In den Gedanken Elses wird immer wieder reflektiert, dass ihr Vater rücksichtslos handelt und ihre Mutter sie in eine reiche Ehe verschachern will, ein prostituiertes Leben, in dem sie ihre eigenen Wünsche nicht verwirklichen kann oder darf.
sie haben mich ja doch nur daraufhin erzogen, daß ich mich verkaufe, so oder so. Vom Theaterspielen
haben sie nichts wissen wollen. Da haben sie mich ausgelacht. Und es wäre ihnen ganz recht gewesen im vorigen Jahr, wenn ich den Direktor Wilomitzer geheiratet hätte, der bald fünfzig ist. Nur daß sie mir nicht zugeredet haben. Da hat sich der Papa doch geniert. Aber die Mama hat ganz deutliche Anspielungen gemacht.
Sie träumt von schönen Jünglingen, Häusern an Seen oder am Meer, von Selbstbestimmung, Reisen und Klettern, aber auch davon, dass sie gerne eine sinnvolle Ausbildung bekommen hätte, mit der sie ein eigenständiges berufliches Leben beginnen könnte, auch wenn sie daran zweifelt, dass einer Frau dies überhaupt ermöglicht sein kann.
Warum habe ich nichts gelernt? O, ich habe was gelernt! Wer darf sagen, daß ich nichts gelernt habe? Ich spiele Klavier, ich kann französisch, englisch, auch ein bißl italienisch, habe kunstgeschichtliche Vorlesungen besucht - Haha! Und wenn ich schon was Gescheiteres gelernt hätte, was hülfe es mir? Dreißigtausend Gulden hätte ich mir keineswegs erspart.
Schnitzlers Ansatz ist durchaus psychoanalytisch: Das Ich Elses wird zerrieben zwischen dem schamlosen Über-Ich der Eltern - der Vater ist noch weiter weg als die Mutter, er kommuniziert nich mal - und dem triebhaften ES, das Else dazu treibt, dem Wunsch des Über-Ich zu entsprechen. Übrig bleibt: der Tod.

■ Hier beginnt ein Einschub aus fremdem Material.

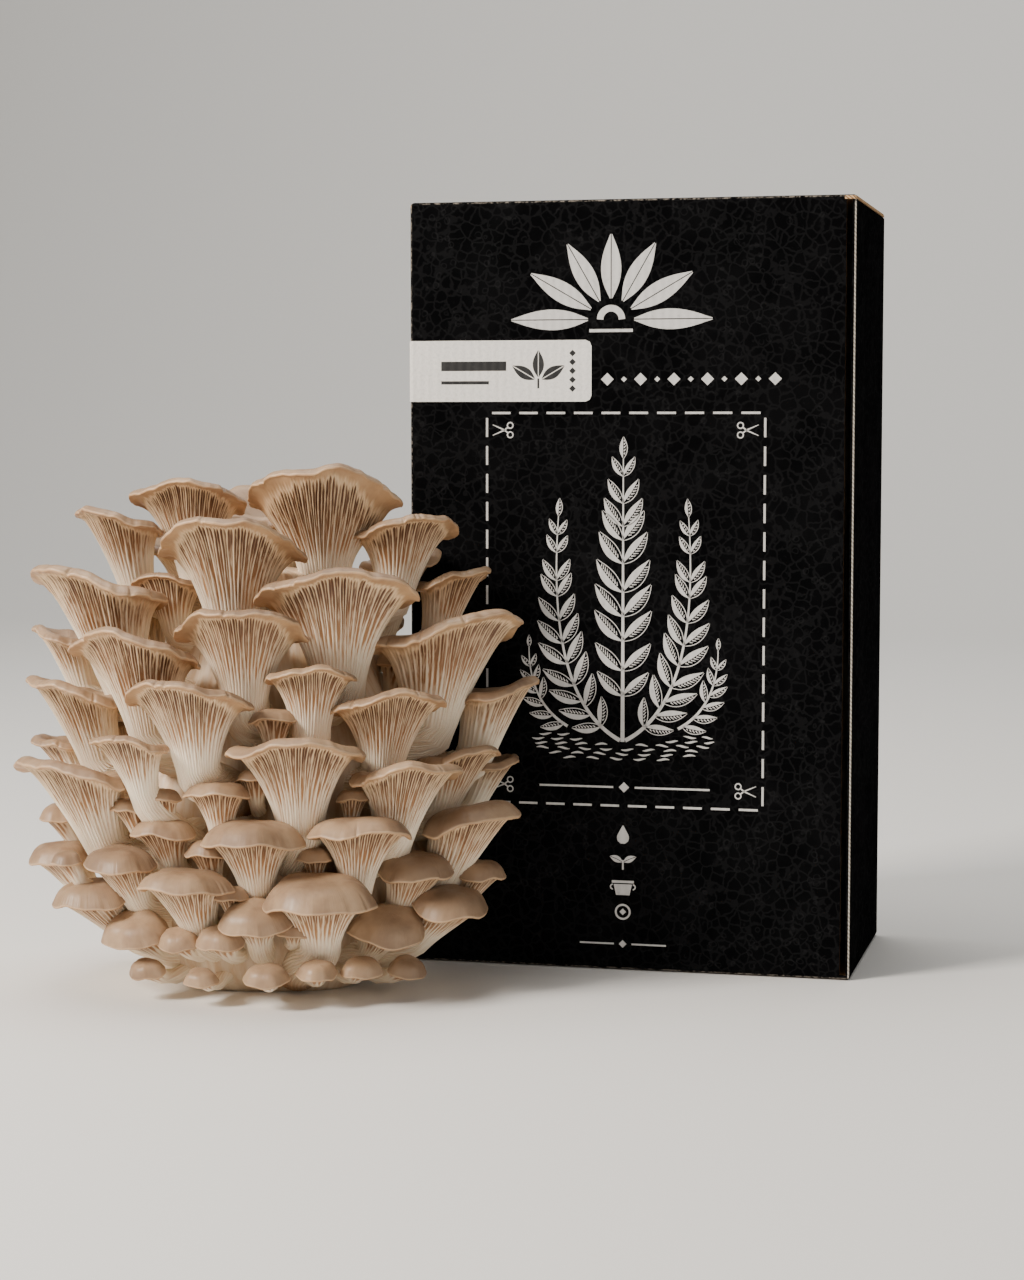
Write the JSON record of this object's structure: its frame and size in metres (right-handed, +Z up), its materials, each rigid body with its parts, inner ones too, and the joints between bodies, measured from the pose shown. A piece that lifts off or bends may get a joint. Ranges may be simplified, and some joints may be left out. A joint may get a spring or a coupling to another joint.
{
  "type": "oyster mushroom grow kit",
  "caption": "Dense cluster of fan-shaped oyster mushrooms on a flat-cut butt, standing before the left corner of a tall closed corrugated carton with a wood grow block inside.",
  "frame": {"origin": "on the floor, under the middle of the whole kit's extents", "axes": "+X along the carton's width to its right, seen from its front, +Y from its front to its back, +Z up"},
  "size_m": [0.2906, 0.2064, 0.28],
  "materials": {
    "carton": "satin black print",
    "label": "matt white",
    "grow_block": "white mycelium in a bag",
    "butt": "soft, pale",
    "mushroom": "soft, tan and cream"
  },
  "bodies": {
    "root": {"carton": "carton", "cluster_butt": "butt", "grow_block": "grow_block", "label": "label", "mushroom_back_1": "mushroom", "mushroom_back_10": "mushroom", "mushroom_back_11": "mushroom", "mushroom_back_12": "mushroom", "mushroom_back_13": "mushroom", "mushroom_back_14": "mushroom", "mushroom_back_15": "mushroom", "mushroom_back_2": "mushroom", "mushroom_back_3": "mushroom", "mushroom_back_4": "mushroom", "mushroom_back_5": "mushroom", "mushroom_back_6": "mushroom", "mushroom_back_7": "mushroom", "mushroom_back_8": "mushroom", "mushroom_back_9": "mushroom", "mushroom_crown_1": "mushroom", "mushroom_crown_2": "mushroom", "mushroom_crown_3": "mushroom", "mushroom_crown_4": "mushroom", "mushroom_crown_5": "mushroom", "mushroom_lower_1": "mushroom", "mushroom_lower_2": "mushroom", "mushroom_lower_3": "mushroom", "mushroom_lower_4": "mushroom", "mushroom_lower_5": "mushroom", "mushroom_lower_6": "mushroom", "mushroom_lower_7": "mushroom", "mushroom_lower_8": "mushroom", "mushroom_lower_9": "mushroom", "mushroom_middle_1": "mushroom", "mushroom_middle_10": "mushroom", "mushroom_middle_2": "mushroom", "mushroom_middle_3": "mushroom", "mushroom_middle_4": "mushroom", "mushroom_middle_5": "mushroom", "mushroom_middle_6": "mushroom", "mushroom_middle_7": "mushroom", "mushroom_middle_8": "mushroom", "mushroom_middle_9": "mushroom", "mushroom_skirt_1": "mushroom", "mushroom_skirt_2": "mushroom", "mushroom_skirt_3": "mushroom", "mushroom_skirt_4": "mushroom", "mushroom_skirt_5": "mushroom", "mushroom_skirt_6": "mushroom", "mushroom_skirt_7": "mushroom", "mushroom_skirt_8": "mushroom", "mushroom_skirt_9": "mushroom", "mushroom_upper_1": "mushroom", "mushroom_upper_2": "mushroom", "mushroom_upper_3": "mushroom", "mushroom_upper_4": "mushroom", "mushroom_upper_5": "mushroom", "mushroom_upper_6": "mushroom", "mushroom_upper_7": "mushroom", "mushroom_upper_8": "mushroom"}
  },
  "joints": []
}
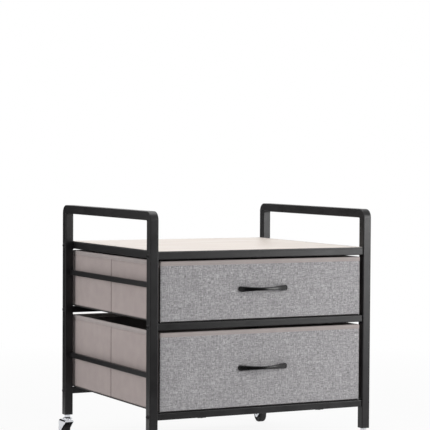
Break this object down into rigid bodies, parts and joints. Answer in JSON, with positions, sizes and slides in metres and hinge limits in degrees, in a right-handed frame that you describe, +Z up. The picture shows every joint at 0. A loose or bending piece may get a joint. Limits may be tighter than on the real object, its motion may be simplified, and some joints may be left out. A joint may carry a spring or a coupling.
{
  "type": "mini fridge stand",
  "caption": "Rolling tube-frame stand for a mini fridge, with guard rails beside a flat top board, sliding fabric drawers with bow handles, and swivel casters.",
  "frame": {"origin": "on the floor below the middle of the whole outline, with the drawers closed and the wheels trailing to the rear", "axes": "+Z up, X across the stand, -Y the side on which the drawers open"},
  "size_m": [0.566, 0.545, 0.56],
  "materials": {
    "frame_steel": "matt black powder coat on steel tube",
    "board": "thin fibreboard with a pale wood-effect face and a dark edge",
    "screws": "black steel screws and bolts",
    "steel_insert": "zinc-plated threaded plugs",
    "socket_plastic": "black moulded plastic",
    "caster_chrome": "bright chrome-plated pressed steel",
    "hub_plastic": "black nylon wheel centre",
    "tyre": "black rubber tread",
    "drawer_fabric": "taupe non-woven fabric",
    "drawer_binding": "taupe binding, sewn along the top edge",
    "front_linen": "heather grey linen-look weave",
    "fibreboard": "raw fibreboard inside the fabric",
    "handle_plastic": "glossy black"
  },
  "bodies": {
    "frame": {"left_hoop": "frame_steel", "right_hoop": "frame_steel", "left_upper_bar": "frame_steel", "left_lower_bar": "frame_steel", "right_upper_bar": "frame_steel", "right_lower_bar": "frame_steel", "top_front_rail": "frame_steel", "top_rear_rail": "frame_steel", "top_left_rail": "frame_steel", "top_right_rail": "frame_steel", "mid_front_rail": "frame_steel", "mid_rear_rail": "frame_steel", "bottom_front_rail": "frame_steel", "bottom_rear_rail": "frame_steel", "left_board_support": "frame_steel", "right_board_support": "frame_steel", "mid_left_support": "frame_steel", "mid_right_support": "frame_steel", "bottom_left_support": "frame_steel", "bottom_right_support": "frame_steel", "top_board": "board", "board_screws": "screws", "frame_bolts": "screws", "rail_plugs": "steel_insert", "support_screws": "screws", "caster_sockets": "socket_plastic", "front_left_stem": "caster_chrome", "front_right_stem": "caster_chrome", "rear_left_stem": "caster_chrome", "rear_right_stem": "caster_chrome"},
    "front_left_swivel": {"front_left_fork": "caster_chrome", "front_left_axle": "caster_chrome"},
    "front_left_wheel": {"front_left_hub": "hub_plastic", "front_left_tyre": "tyre"},
    "front_right_swivel": {"front_right_fork": "caster_chrome", "front_right_axle": "caster_chrome"},
    "front_right_wheel": {"front_right_hub": "hub_plastic", "front_right_tyre": "tyre"},
    "rear_left_swivel": {"rear_left_fork": "caster_chrome", "rear_left_axle": "caster_chrome"},
    "rear_left_wheel": {"rear_left_hub": "hub_plastic", "rear_left_tyre": "tyre"},
    "rear_right_swivel": {"rear_right_fork": "caster_chrome", "rear_right_axle": "caster_chrome"},
    "rear_right_wheel": {"rear_right_hub": "hub_plastic", "rear_right_tyre": "tyre"},
    "upper_drawer": {"upper_bin": "drawer_fabric", "upper_rim_band": "drawer_binding", "upper_front_panel": "front_linen", "upper_stiffeners": "fibreboard", "upper_base_board": "drawer_fabric", "upper_handle": "handle_plastic", "upper_handle_screws": "screws"},
    "lower_drawer": {"lower_bin": "drawer_fabric", "lower_rim_band": "drawer_binding", "lower_front_panel": "front_linen", "lower_stiffeners": "fibreboard", "lower_base_board": "drawer_fabric", "lower_handle": "handle_plastic", "lower_handle_screws": "screws"}
  },
  "joints": [
    {"name": "front_left_swivel_turn", "type": "hinge", "parent": "frame", "child": "front_left_swivel", "pos_m": [-0.27, -0.245, 0.042], "axis": [0, 0, 1], "continuous": true},
    {"name": "front_left_wheel_roll", "type": "hinge", "parent": "front_left_swivel", "child": "front_left_wheel", "pos_m": [-0.27, -0.2265, 0.019], "axis": [1, 0, 0], "continuous": true},
    {"name": "front_right_swivel_turn", "type": "hinge", "parent": "frame", "child": "front_right_swivel", "pos_m": [0.27, -0.245, 0.042], "axis": [0, 0, 1], "continuous": true},
    {"name": "front_right_wheel_roll", "type": "hinge", "parent": "front_right_swivel", "child": "front_right_wheel", "pos_m": [0.27, -0.2265, 0.019], "axis": [1, 0, 0], "continuous": true},
    {"name": "rear_left_swivel_turn", "type": "hinge", "parent": "frame", "child": "rear_left_swivel", "pos_m": [-0.27, 0.235, 0.042], "axis": [0, 0, 1], "continuous": true},
    {"name": "rear_left_wheel_roll", "type": "hinge", "parent": "rear_left_swivel", "child": "rear_left_wheel", "pos_m": [-0.27, 0.2535, 0.019], "axis": [1, 0, 0], "continuous": true},
    {"name": "rear_right_swivel_turn", "type": "hinge", "parent": "frame", "child": "rear_right_swivel", "pos_m": [0.27, 0.235, 0.042], "axis": [0, 0, 1], "continuous": true},
    {"name": "rear_right_wheel_roll", "type": "hinge", "parent": "rear_right_swivel", "child": "rear_right_wheel", "pos_m": [0.27, 0.2535, 0.019], "axis": [1, 0, 0], "continuous": true},
    {"name": "upper_drawer_slide", "type": "slide", "parent": "frame", "child": "upper_drawer", "axis": [0, -1, 0], "range_m": [0, 0.36]},
    {"name": "lower_drawer_slide", "type": "slide", "parent": "frame", "child": "lower_drawer", "axis": [0, -1, 0], "range_m": [0, 0.36]}
  ]
}
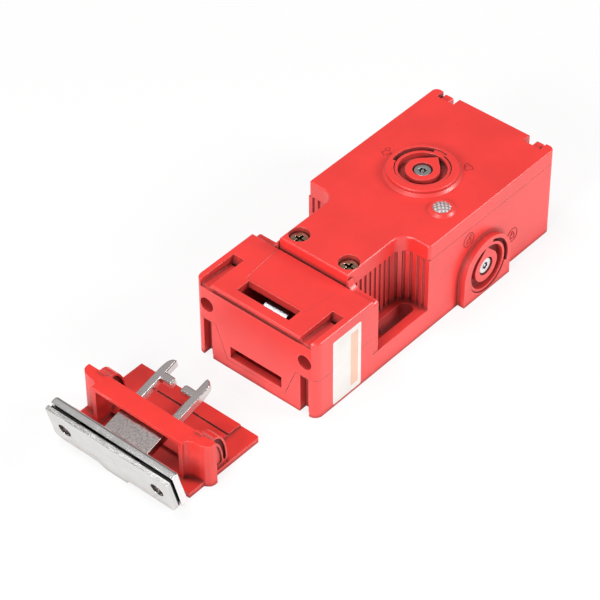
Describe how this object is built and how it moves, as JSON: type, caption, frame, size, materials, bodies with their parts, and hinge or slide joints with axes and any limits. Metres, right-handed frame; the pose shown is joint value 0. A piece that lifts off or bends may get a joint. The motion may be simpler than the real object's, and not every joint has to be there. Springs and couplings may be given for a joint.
{
  "type": "tongue interlock switch",
  "caption": "Guard-locking tongue interlock switch: head with cam, fluted body, lid with manual releases and lamp, flexible two-prong actuator and alignment guide",
  "frame": {"origin": "on the mounting plane, below the middle of the front face of the head", "axes": "+X from the front face of the head to the rear of the body, +Y to the left seen from the front, +Z away from the mounting plane"},
  "size_m": [0.1886, 0.0634, 0.0387],
  "materials": {
    "red_shell": "fine satin moulded",
    "red_guide": "satin moulded",
    "screw_steel": "zinc plated",
    "screw_brass": "yellow passivated",
    "cam_steel": "turned",
    "black_moulding": "moulded",
    "contact_silver": "silver plated",
    "coil_winding": "enamelled wire",
    "clear_lens": "clear",
    "lamp_body": "milky",
    "black_rubber": "matt",
    "plate_grey": "satin",
    "bar_chrome": "polished",
    "tongue_steel": "satin"
  },
  "bodies": {
    "switch": {"base_housing": "red_shell", "lid": "red_shell", "lid_gasket": "black_rubber", "lid_screws": "screw_brass", "head_upper": "red_shell", "head_lower": "red_shell", "head_screws": "screw_steel", "cam_pin": "screw_steel", "plunger_bush": "screw_brass", "contact_block": "black_moulding", "fixed_contacts": "contact_silver", "terminal_screws": "screw_brass", "solenoid_coil": "coil_winding", "solenoid_bobbin": "black_moulding", "solenoid_yoke": "cam_steel", "lock_spring": "screw_steel", "indicator_lens": "clear_lens", "indicator_led": "lamp_body", "release_seals": "black_rubber"},
    "cam": {"cam": "cam_steel"},
    "plunger": {"plunger": "black_moulding", "bridge_contacts": "contact_silver"},
    "lock": {"lock_bolt": "cam_steel"},
    "top_release": {"top_release_rotor": "red_shell", "top_release_screw": "screw_steel"},
    "side_release": {"side_release_rotor": "red_shell", "side_release_screw": "screw_steel"},
    "guide": {"alignment_guide": "red_guide"},
    "actuator": {"actuator_plate": "plate_grey", "flex_pads": "black_rubber", "clamp_strip": "bar_chrome"},
    "tongue": {"actuator_bar": "bar_chrome", "tongue": "tongue_steel"}
  },
  "joints": [
    {"name": "cam_turn", "type": "hinge", "parent": "switch", "child": "cam", "pos_m": [0.0142, 0, 0.0165], "axis": [0, -1, 0], "range_deg": [0, 60]},
    {"name": "plunger_slide", "type": "slide", "parent": "switch", "child": "plunger", "axis": [-1, 0, 0], "range_m": [0, 0.004]},
    {"name": "top_release_turn", "type": "hinge", "parent": "switch", "child": "top_release", "pos_m": [0.085, 0, 0.036], "axis": [0, 0, 1], "range_deg": [0, 90]},
    {"name": "lock_slide", "type": "slide", "parent": "switch", "child": "lock", "axis": [0, 1, 0], "range_m": [0, 0.002], "stiffness_N_per_m": 200},
    {"name": "side_release_turn", "type": "hinge", "parent": "switch", "child": "side_release", "pos_m": [0.0854, -0.026, 0.0104], "axis": [0, 1, 0], "range_deg": [0, 90]},
    {"name": "guide_slide", "type": "slide", "parent": "switch", "child": "guide", "axis": [1, 0, 0], "range_m": [-0.03, 0.018]},
    {"name": "actuator_tilt", "type": "hinge", "parent": "guide", "child": "actuator", "pos_m": [-0.0598, 0.0057, 0], "axis": [0, 1, 0], "range_deg": [0, 14]},
    {"name": "tongue_flex", "type": "hinge", "parent": "actuator", "child": "tongue", "pos_m": [-0.06012, 0.0057, 0.00963], "axis": [0, 1, 0], "range_deg": [-0.4, 2], "stiffness_Nm_per_rad": 0.35}
  ],
  "couplings": [
    {"joint": "plunger_slide", "follows": "cam_turn", "m_per_rad": 0.0038197},
    {"joint": "top_release_turn", "follows": "lock_slide", "rad_per_m": 785.4}
  ]
}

Was für eine Anklage an schamlos dominante Eltern, die ihre Kinder zu ihrem eigenen Wohl ausnutzen wollen, und an eine Gesellschaft, in der junge Frauen keinerlei Möglichkeiten zu einem selbsterfüllten Leben geboten werden, sondern zur erniedrigenden Selbstaufgabe gezwungen werden.